Un projet vu d’un très mauvais oeil par les fans de Gaston Lagaffe, qui se déchaînent sur Twitter et autres blogs. “JE NE VEUX PAS LE SAVOIR, C’EST NON” fulmine cet inconditionnel sur son blog. “Combien de temps doit-on attendre avant de violer un cadavre?se demande carrément cet autre fan sur son blog, estimant alors même que l’album n’est pas sorti que “Gastoon fait le minimum syndical et pompe à mort l’univers de Franquin, parce que c’est plus facile (mais bon, c’est peut-être adressé aux acheteurs des Blondes, donc on se met au niveau)”. Bref, comme prévu, haters gonna hate, à qui le rappeur Booba répondrait quelque chose du genre “si tu kiffes pas renoi tu lis pas et puis c’est tout”.

Stop ou encore?

Ce projet relance en tous cas l’éternel débat sur la seconde vie des héros de BD. D’un côté les tenants du repos absolu des héros à la mort de leur créateur. De l’autre ceux qui estiment qu’un héros peut continuer à vivre sous la plume et le crayons d’autres auteurs. Les exemples abondent des deux côtés. Le plus fameux héros figé, c’est probablement Tintin, dont Hergé a toujours dit qu’il refuserait que quelqu’un d’autre que lui puisse reprendre les aventures. Et de fait, au-delà même d’imaginer ne serait-ce qu’un instant une tentative de continuer la série, les éditions Moulinsart sont hyper pointilleuse sur la moindre utilisation de l’image de Tintin, n’hésitant pas à poursuivre en justice les auteurs de parodie.

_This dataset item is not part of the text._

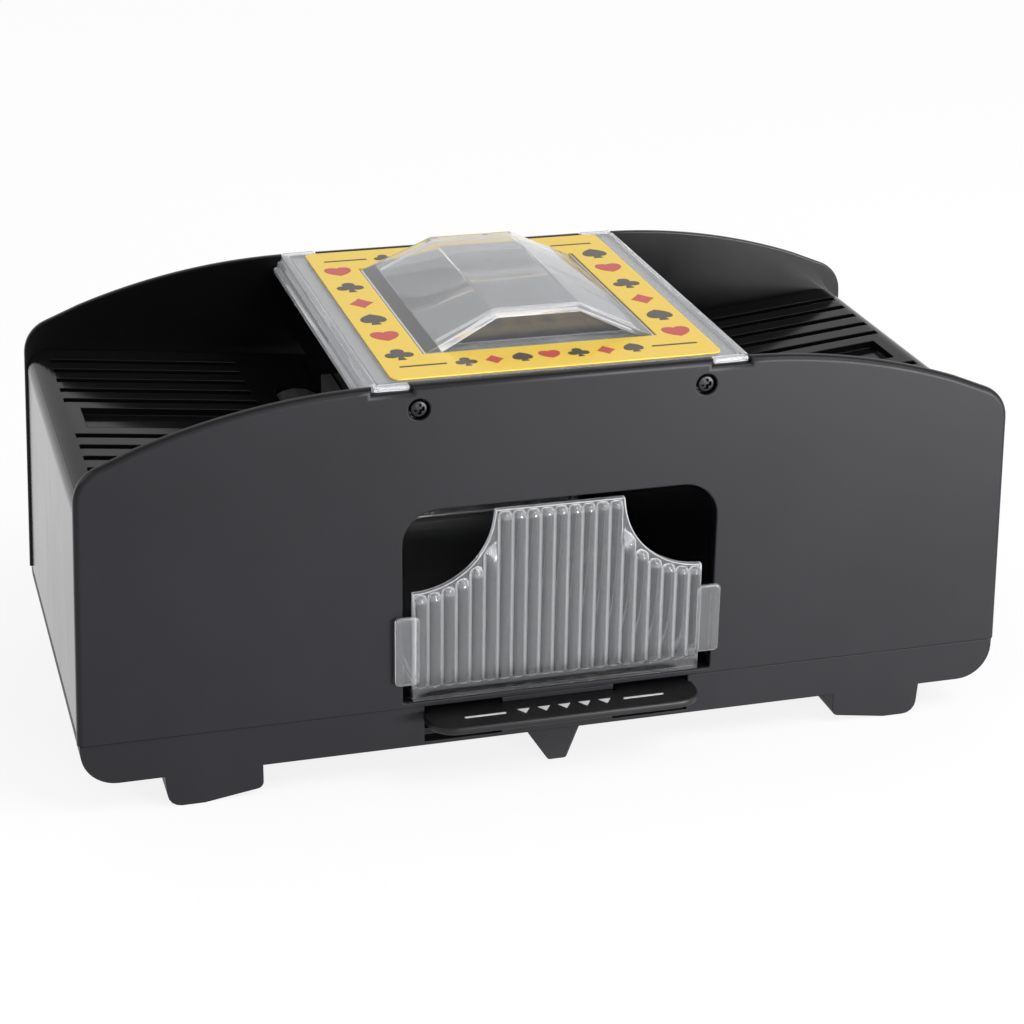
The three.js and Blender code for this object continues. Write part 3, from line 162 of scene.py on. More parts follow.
LYING = np.array(((1, 0, 0), (0, 1, 0), (0, 0, 1)), float)  # outline in x, y; height along +z
STANDING = np.array(((1, 0, 0), (0, 0, 1), (0, -1, 0)), float)  # outline in x, z; height along -y
SIDEWAYS = np.array(((0, 1, 0), (0, 0, 1), (1, 0, 0)), float)  # outline in y, z; height along +x


def grid_quads(rows, columns, wrap=True, start=0):
    """Quads between neighbouring rows of a grid of points, numbered row by row."""
    i, j = np.meshgrid(np.arange(rows - 1), np.arange(columns if wrap else columns - 1), indexing="ij")
    k = (j + 1) % columns
    corners = (i * columns + j, i * columns + k, (i + 1) * columns + k, (i + 1) * columns + j)
    return start + np.stack(corners, -1).reshape(-1, 4)


def rounded(corners, steps=6):
    """Closed outline: at a corner (a, b, radius) a circle's arc touches both of its sides."""
    points = []
    count = len(corners)
    for i, (a, b, *rest) in enumerate(corners):
        radius = rest[0] if rest else 0.0
        here = np.array((a, b), float)
        if radius <= 0:
            points.append(here[None])
            continue
        back = np.array(corners[i - 1][:2], float) - here
        on = np.array(corners[(i + 1) % count][:2], float) - here
        back /= np.linalg.norm(back)
        on /= np.linalg.norm(on)
        half = math.acos(np.clip(back @ on, -1, 1)) / 2
        inward = (back + on) / np.linalg.norm(back + on)
        centre = here + inward * radius / math.sin(half)
        first = here + back * radius / math.tan(half) - centre
        last = here + on * radius / math.tan(half) - centre
        start = math.atan2(first[1], first[0])
        turn = (math.atan2(last[1], last[0]) - start + math.pi) % (2 * math.pi) - math.pi
        angle = start + turn * np.linspace(0, 1, steps + 1)
        points.append(centre + radius * np.stack((np.cos(angle), np.sin(angle)), 1))
    return np.concatenate(points)


def oblong(a0, a1, b0, b1, radius=0.0, steps=6):
    return rounded([(a0, b0, radius), (a1, b0, radius), (a1, b1, radius), (a0, b1, radius)], steps)


def circle(a, b, radius, count=32):
    angle = np.linspace(0, 2 * math.pi, count, endpoint=False)
    return np.stack((a + radius * np.cos(angle), b + radius * np.sin(angle)), 1)


def area(loop):
    a, b = loop.T
    return 0.5 * np.sum(a * np.roll(b, -1) - np.roll(a, -1) * b)


def inward_shift(loop):
    """For each outline point, the step that carries both of its sides one unit to the left."""
    side = np.roll(loop, -1, 0) - loop
    side /= np.linalg.norm(side, axis=1, keepdims=True)
    normal = np.stack((-side[:, 1], side[:, 0]), 1)
    before = np.roll(normal, 1, 0)
    return (normal + before) / (1 + np.sum(normal * before, 1, keepdims=True)).clip(0.2)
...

A l’inverse, un personnage comme Spirou, pour reprendre un héros que Franquin lui-même a repris à son créateur, continue d’avoir des aventures. Certaines sont très réussies, comme les récents one-shot Le journal d’un ingénu et Le groom vert-de-gris, d’autres le sont moins, comme certains des derniers albums parus dans la série principale. D’autres grands héros ont été repris de la sorte, avec plus ou moins de bonheur, que l’on pense par exemple à Lucky Luke ou Blake et Mortimer. Et puis, s’il y a des exemples de bonnes suites par d’autres auteurs, il y a aussi des exemples de créateurs originaux qui sabordent tous seuls leur oeuvre. Typiquement : n’aurait-il pas mieux fallu qu’Astérix soit repris par d’autres auteurs plutôt que de subir ce qu’en fait Uderzo depuis 10 ans?

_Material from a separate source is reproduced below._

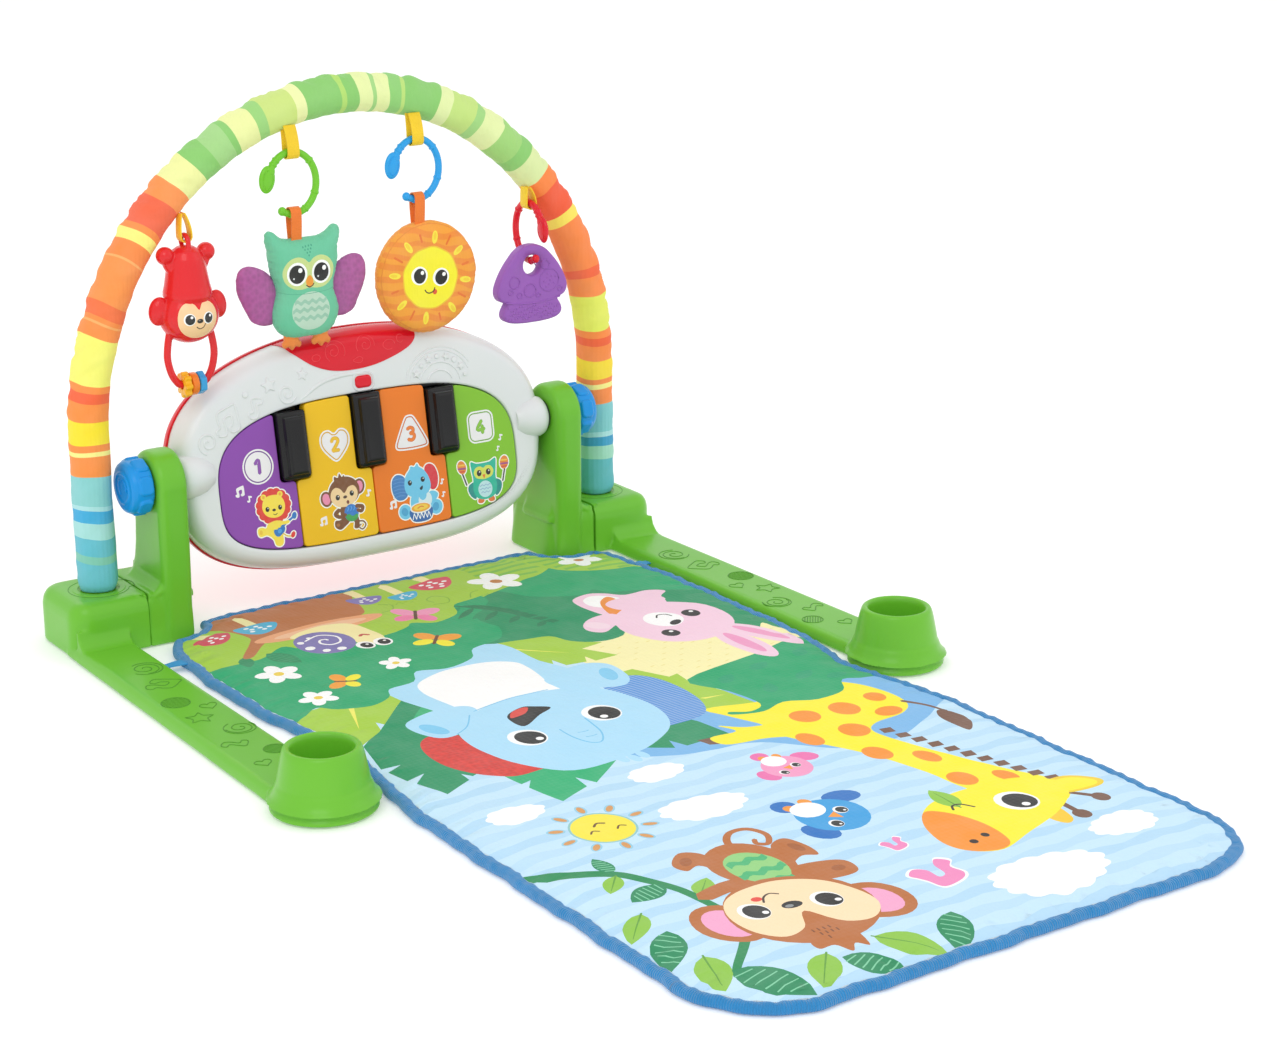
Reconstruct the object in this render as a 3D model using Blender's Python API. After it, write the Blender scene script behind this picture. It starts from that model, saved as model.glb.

Concernant Gastoon, on pourra rétorquer qu’il ne s’agit pas de la suite d’une série existante mais d’un “produit dérivé”, expression employée à dessein pour souligner l’intérêt commercial de la chose. Quelque chose dans la lignée de Kid Lucky pour Lucky Luke, de Gnomes de Troy pour Lanfeust ou, surtout, du Petit Spirou pour Spirou. Ce dernier mérite qu’on s’arrête justement sur son cas. C’est l’exemple parfait d’une série dérivée d’un univers existant et qui a su acquérir son identité propre, détachée du grand frère et qui est, pour les plus jeunes générations, probablement plus connue aujourd’hui que la série originale. Pourquoi n’en serait-il pas de même pour Gastoon? D’autant qu’un certain nombre d’ingrédients sont réunis: le cadre de la maison d’édition récipiendaire de la mémoire de Franquin, une équipe d’auteurs reconnus (Yann et le père et fils Léturgie) et un terrain fertile pour de nombreux gags.

Le risque de la muséification

Je ne dis pas que Gastoon sera forcément une bonne BD, cela sera même peut-être une daube commerciale. Je dis juste qu’avant de monter sur ses grandes bulles, il faut lui laisser sa chance et la lire. Ce débat est toutefois intéressant car il illustre une tendance à rechercher la muséification de la bande-dessinée francophone. En partant du principe que c’était mieux avant, on se refuse justement à aller de l’avant.

Je peux comprendre les réflexions inconscientes qui doivent traverser certains auteurs et lecteurs. La BD a mis tellement de temps à acquérir ses lettres de noblesse – et encore pour beaucoup cela reste réservé aux enfants – qu’ils s’arquent-boutent sur les grands totems sacrés auxquels on ne pourrait plus toucher, pensant sans doute ainsi protéger et légitimer le neuvième art. Ils oublient alors que la BD est aussi, et doit rester, populaire et proche des enfants, et qu’une oeuvre comme Gastoon est sans doute le meilleur moyen de permettre à des gamins d’entrer dans l’univers du héros flemmard, comme le Petit Spirou l’est pour Spirou. C’est peut-être le meilleur moyen de préserver la mémoire de Gaston Lagaffe.

Laureline Karaboudjan

Illustration : Extrait du projet de couverture de Gastoon, DR.